> PROBLEM:
Count every line that has the word "copy" in it; give no more than the number.

# start of DATA EXCERPT

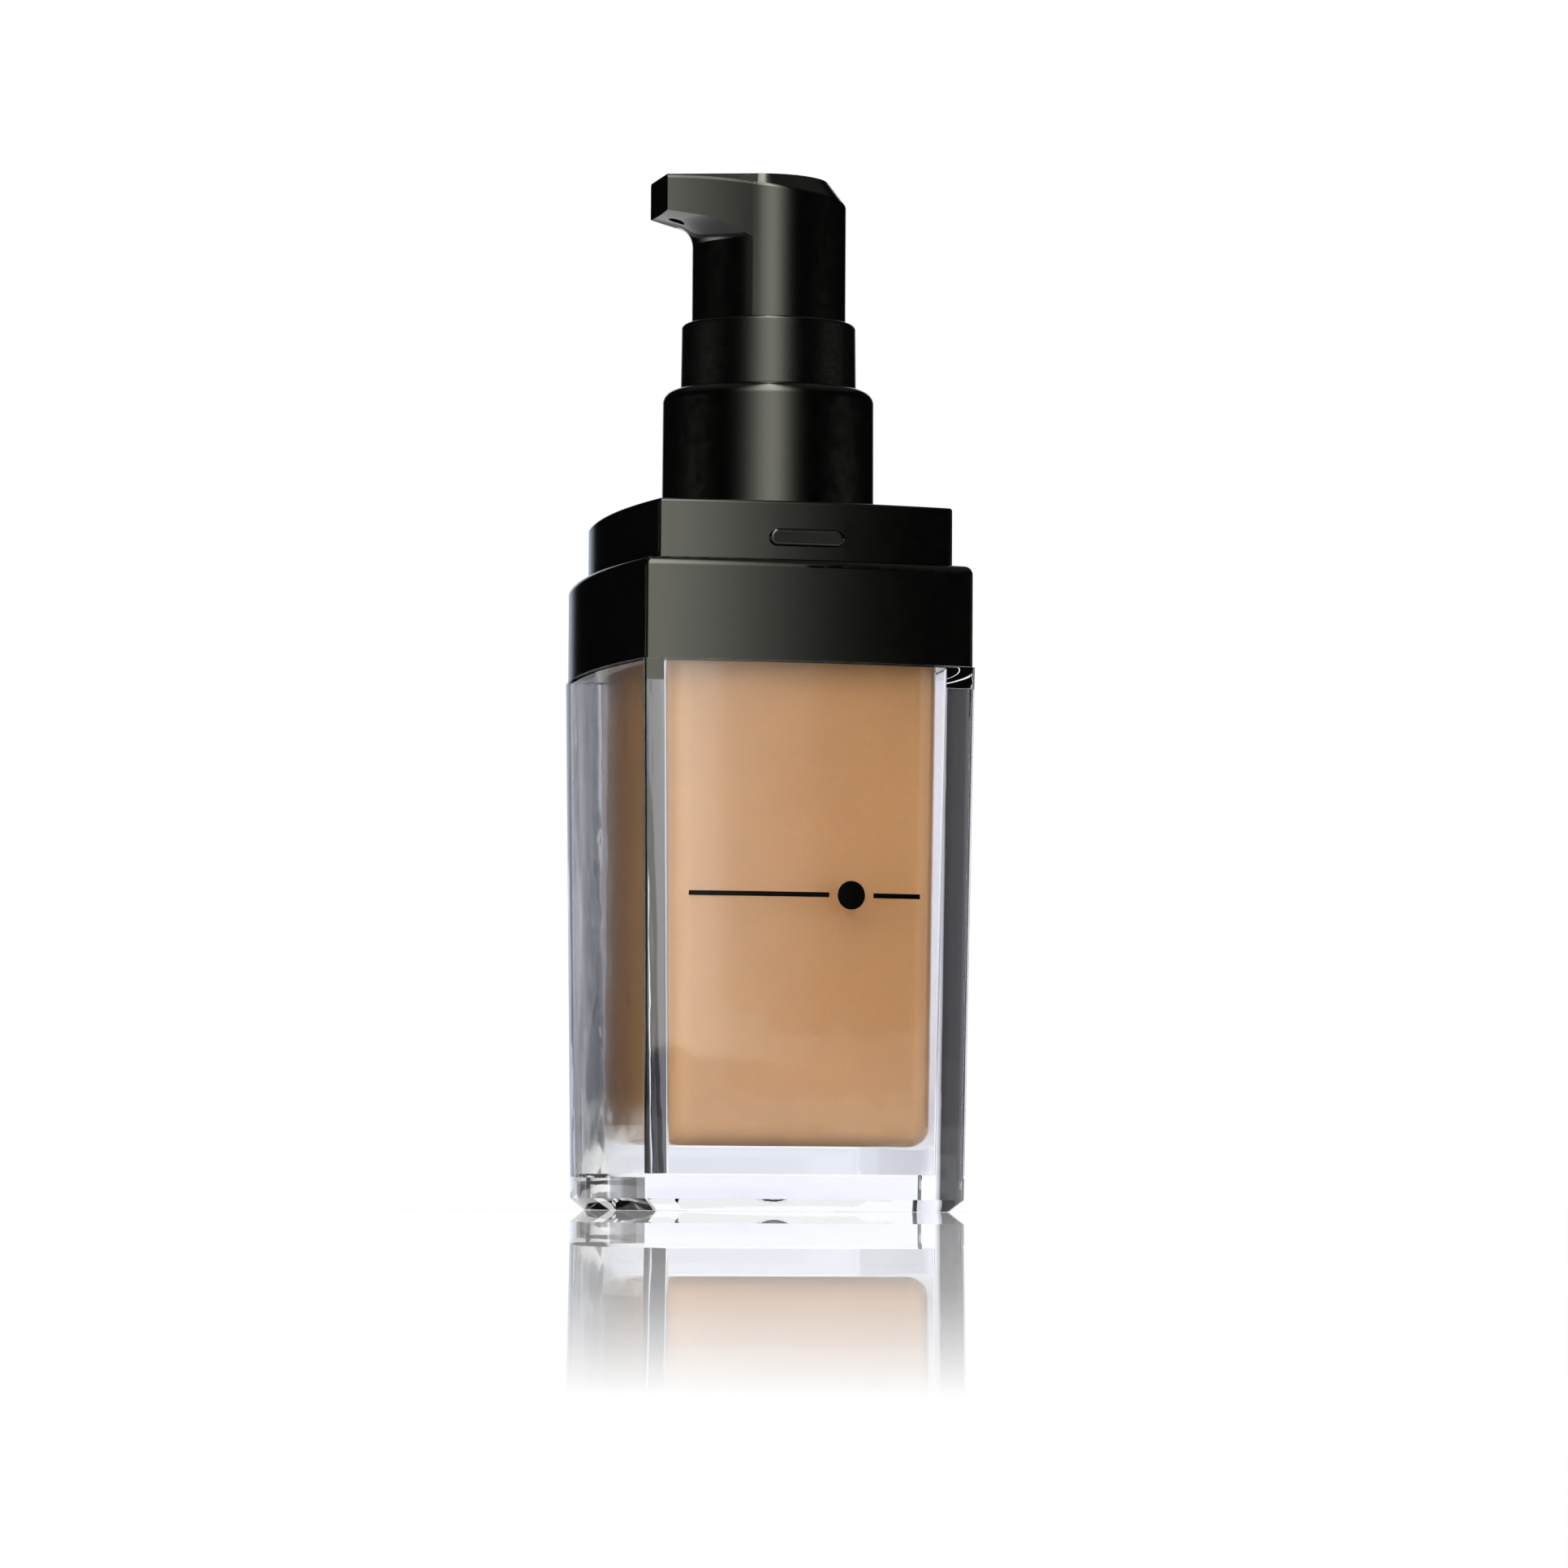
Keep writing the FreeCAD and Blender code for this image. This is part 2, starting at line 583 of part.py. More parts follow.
# ---- actuator ----
def head_outline(z):
    """Round head with a beak towards -X whose slightly hollow sides run into the round."""
    angle = math.radians(BEAK_JOIN_ANGLE)
    ux, uy = -math.sin(angle), -math.cos(angle)
    along = -BEAK_REACH * ux - BEAK_HALF_W * uy
    reach_sq = BEAK_REACH ** 2 + BEAK_HALF_W ** 2
    side_r = (HEAD_R ** 2 - 2 * HEAD_R * along + reach_sq) / (2 * (along - HEAD_R))
    tip = V(-BEAK_REACH, -BEAK_HALF_W, z)
    join = V(HEAD_R * ux, HEAD_R * uy, z)
    centre = V((HEAD_R + side_r) * ux, (HEAD_R + side_r) * uy, z)
    towards = (tip + join) * 0.5 - centre
    middle = centre + towards * (side_r / towards.Length)
    near = [tip, middle, join]
    far = [V(p.x, -p.y, z) for p in reversed(near)]
    edges = [
        Part.Arc(*near).toShape(),
        Part.Arc(join, V(HEAD_R, 0, z), far[0]).toShape(),
        Part.Arc(*far).toShape(),
        Part.LineSegment(far[2], tip).toShape(),
    ]
    return Part.Wire(edges)


def top_outline(z, grow):
    """Outline of the flat top, grown by a bevel: a round end with tangents to the beak's corners."""
    dx, dy = TOP_FLAT_SHIFT - BEAK_REACH, -(BEAK_HALF_W - TIP_INSET)
    angle = math.atan2(dy, dx) + math.acos(TOP_FLAT_R / math.hypot(dx, dy))
    nx, ny = math.cos(angle), math.sin(angle)
    radius = TOP_FLAT_R + grow
    end_x = -BEAK_REACH - TOP_OVERRUN - grow
    end_y = (radius - nx * (end_x + TOP_FLAT_SHIFT)) / ny
    touch = V(radius * nx - TOP_FLAT_SHIFT, radius * ny, z)
    end = V(end_x, end_y, z)
    touch_far, end_far = V(touch.x, -touch.y, z), V(end.x, -end.y, z)
    edges = [
        Part.LineSegment(end, touch).toShape(),
        Part.Arc(touch, V(radius - TOP_FLAT_SHIFT, 0, z), touch_far).toShape(),
        Part.LineSegment(touch_far, end_far).toShape(),
        Part.LineSegment(end_far, end).toShape(),
    ]
    return Part.Wire(edges)


def beak_undercut():
    """Ring that hollows the beak's underside and leaves the round head below it."""
    slope = math.radians(UNDERCUT_SLOPE)
    turn = math.pi / 2 - slope
    centre_r = HEAD_R + UNDERCUT_R
    start, middle, end = [
        V(centre_r - UNDERCUT_R * math.cos(a), 0, UNDERCUT_Z + UNDERCUT_R * math.sin(a))
        for a in (0, turn / 2, turn)
    ]
    outer = BEAK_REACH + UNDERCUT_SPAN
    outer_z = end.z + (outer - end.x) * math.tan(slope)
    low_z = UNDERCUT_Z - UNDERCUT_SPAN
    rest = Part.makePolygon([end, V(outer, 0, outer_z), V(outer, 0, low_z), V(HEAD_R, 0, low_z), start])
    outline = Part.Wire([Part.Arc(start, middle, end).toShape()] + rest.Edges)
    return Part.Face(outline).revolve(ORIGIN, Z_AXIS, 360)


def bevel_foot_edges(shape):
    """The long edges where the top's bevel meets the sides of the beak."""
    found = []
    for edge in shape.Edges:
        box = edge.BoundBox
        long_way = box.XMax - box.XMin > CHANNEL_R
        if long_way and box.ZMin > UNDERCUT_Z + UNDERCUT_R and CHANNEL_Z < box.ZMax < HEAD_TOP_Z - TIP_INSET:
            found.append(edge)
    return found


def actuator_cover():
    block_z = UNDERCUT_Z - PAST
    block = Part.Face(head_outline(block_z)).extrude(V(0, 0, HEAD_TOP_Z - block_z))
    bevel_foot = top_outline(HEAD_TOP_Z - TOP_BEVEL_DEPTH, TOP_BEVEL_DEPTH / TOP_BEVEL_RISE)
    bevel = Part.makeLoft([bevel_foot, top_outline(HEAD_TOP_Z, 0)], True, True)
    block = block.cut(beak_undercut()).common(bevel)
    skirt = rod(HEAD_R, SKIRT_FOOT_Z, UNDERCUT_Z)
    inner_r = HEAD_R - SKIRT_WALL
    roof_z = HEAD_TOP_Z - ROOF_T
    hollow = turned([
        (0, SKIRT_FOOT_Z - PAST),
        (inner_r, SKIRT_FOOT_Z - PAST),
        (inner_r, roof_z - ROOF_COVE_H),
        (inner_r - ROOF_COVE_W, roof_z),
        (0, roof_z),
    ])
    end_x = BEAK_WALL - BEAK_REACH
    channel = Part.makeCylinder(CHANNEL_TUBE_R + CHANNEL_FIT, -end_x, V(end_x, 0, CHANNEL_Z), X_AXIS)
    outlet = rod(OUTLET_R + OUTLET_RELIEF, CHANNEL_Z - OUTLET_DROP, CHANNEL_Z)
    outlet.translate(V(OUTLET_X, 0, 0))
    body = block.fuse(skirt).removeSplitter()
    body = body.makeFillet(BEAK_EDGE_R, bevel_foot_edges(body))
    return body.cut(hollow).cut(channel).cut(outlet)


def nozzle_core():
    """Inner nozzle: a socket on the stem and a thin tube out to the beak's outlet."""
    roof_z = HEAD_TOP_Z - ROOF_T - CORE_GAP
    boss = rod(CORE_BOSS_R, CORE_FOOT_Z, roof_z)
    web_half = HEAD_R - SKIRT_WALL - CORE_WEB_GAP
    web_corner = V(-web_half, -CORE_WEB_T / 2, roof_z - CORE_WEB_DROP)
    web = Part.makeBox(2 * web_half, CORE_WEB_T, CORE_WEB_H, web_corner)
    end_x = BEAK_WALL - BEAK_REACH + CORE_GAP
    bore_x = end_x + CORE_PLUG_T
    arm = Part.makeCylinder(CHANNEL_TUBE_R, -end_x, V(end_x, 0, CHANNEL_Z), X_AXIS)
    outlet = rod(OUTLET_R, CHANNEL_Z - OUTLET_DROP, CHANNEL_Z)
    outlet.translate(V(OUTLET_X, 0, 0))
    hollows = [
        rod(STEM_R, CORE_FOOT_Z - PAST, STEM_TOP_Z),
        rod(STEM_BORE_R, STEM_TOP_Z - PAST, CHANNEL_Z),
        Part.makeCylinder(CHANNEL_R, -bore_x, V(bore_x, 0, CHANNEL_Z), X_AXIS),
        outlet,
    ]
    core = boss.fuse([web, web.rotated(ORIGIN, Z_AXIS, 90), arm])
    for hollow in hollows:
        core = core.cut(hollow)
    return core


# ---- assembly ----
NODES = {
    "outer_shell": outer_shell,
    "inner_bottle": inner_bottle,
    "foundation_fill": foundation_fill,
    "shoulder_band": shoulder_band,
    "cap_seat": cap_seat,
    "closure": closure,
    "closure_sleeve": closure_sleeve,
    "neck_gasket": neck_gasket,
    "pump_housing": pump_housing,
    "ball_cage": ball_cage,
    "stem_guide": stem_guide,
    "inlet_ball": inlet_ball,
    "dip_tube": dip_tube,
    "piston": piston,
    "piston_rod": piston_rod,
    "stem": stem,
    "return_spring": return_spring,
    "nozzle_core": nozzle_core,
    "actuator_cover": actuator_cover,
}

os.makedirs("parts", exist_ok=True)
for node, build in NODES.items():
    save(node, build())
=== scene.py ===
"""Looks for the square foundation bottle: clear acrylic, tan liquid, black mouldings, studio light."""

import math

import bmesh
import bpy
from mathutils import Matrix, Vector

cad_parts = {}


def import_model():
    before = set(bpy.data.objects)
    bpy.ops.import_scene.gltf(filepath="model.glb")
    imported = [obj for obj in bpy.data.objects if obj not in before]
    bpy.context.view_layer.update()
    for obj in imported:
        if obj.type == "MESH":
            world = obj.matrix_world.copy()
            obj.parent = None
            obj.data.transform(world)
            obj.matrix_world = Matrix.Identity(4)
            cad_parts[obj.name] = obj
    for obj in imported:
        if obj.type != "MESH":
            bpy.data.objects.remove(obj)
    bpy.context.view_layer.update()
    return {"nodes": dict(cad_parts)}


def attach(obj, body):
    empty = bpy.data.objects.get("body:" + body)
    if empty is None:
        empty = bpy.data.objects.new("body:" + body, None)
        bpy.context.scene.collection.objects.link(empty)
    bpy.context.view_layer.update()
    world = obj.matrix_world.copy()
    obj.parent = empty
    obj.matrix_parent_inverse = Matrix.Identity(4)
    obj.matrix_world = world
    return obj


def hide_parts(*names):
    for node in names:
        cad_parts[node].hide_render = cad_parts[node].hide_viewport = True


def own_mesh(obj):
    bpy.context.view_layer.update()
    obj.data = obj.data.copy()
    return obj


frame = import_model()
nodes = frame["nodes"]

# ---- camera, in metres and degrees ----
CAMERA_AZIMUTH = -14.97     # from the printed face, towards the beak
CAMERA_DISTANCE = 0.6098    # from the bottle's axis
CAMERA_HEIGHT = 0.0008
CAMERA_PITCH = 3.91
CAMERA_ROLL = 0.33
CAMERA_AIM_RIGHT = 0.0018   # how far right of the axis it points
CAMERA_LENS = 140.7         # on a 36 mm sensor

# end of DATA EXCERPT

> COMPLETE RESPONSE:
3